Native American 8(a) Contracting

Economic self-sufficiency is an important goal for the ANCSA and Tribal corporations. One of the more successful initiatives in helping Native Americans achieve this goal was to qualify ANCSA and Tribal corporations for the Small Business Administration’s 8(a) program by including them in the definition of “socially and economically disadvantaged” individuals. Under this program, Native Americans qualify to receive government contracts on a sole-source basis. Unlike other individuals or firms that qualify under the 8(a) program, ANCSA corporations and Tribal organizations and Native Hawaiian Organizations are able to receive a sole-source government contract regardless of the amount.

The 8(a) provisions have opened the doors for the shareholders of ANCSA corporations who receive numerous benefits from financially successful government contracts.
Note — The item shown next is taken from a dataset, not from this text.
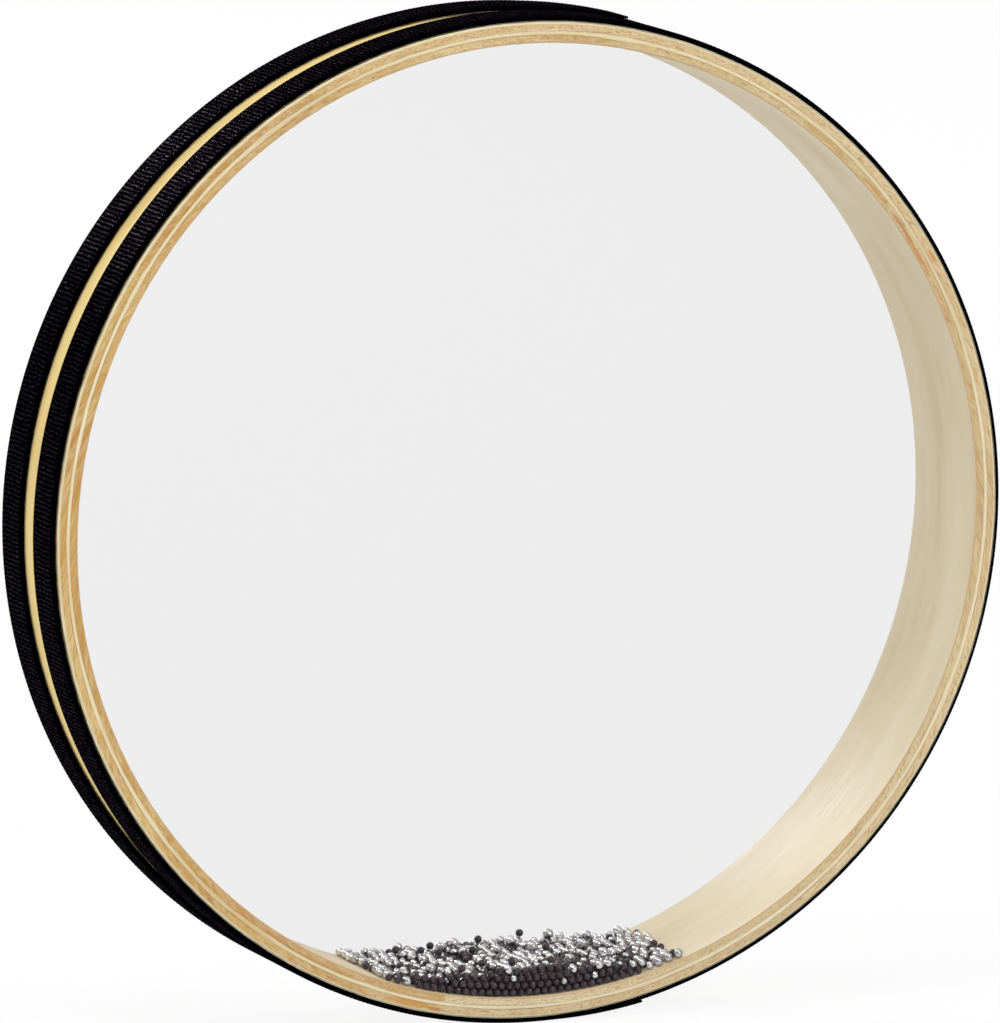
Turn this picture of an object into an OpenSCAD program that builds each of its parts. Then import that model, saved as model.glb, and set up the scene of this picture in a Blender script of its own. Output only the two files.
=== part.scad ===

These benefits are distributed among all of the shareholders through dividends, job opportunities, education and training, scholarships and cultural programs. ANCSA corporation shares cannot be sold, traded or levied, making the ANCSA corporations success an important factor in the lives of shareholders.

ANSCA corporations are for-profit businesses, but they also have social and cultural responsibilities, including the management of large land holdings and supporting of their peoples’ cultural traditions and subsistence way of life.

Native American contractors provide services to the Federal Government in every conceivable capacity, throughout the world. They supply logistic support to navy ships, electronic security services to the Department of Defense, construction services, oil field services, and Information Technology, just to name a few. The Federal Government and contractors within the Native American community are forging a new relationship to the betterment of both. The Government is able to expeditiously obtain services, meet its small business contracting goals, and receive exceptional contract performance from a progressive contractor pool. Native American contractors benefit through the broadening of their economic base which directly enhances the lives of individuals within Native American communities.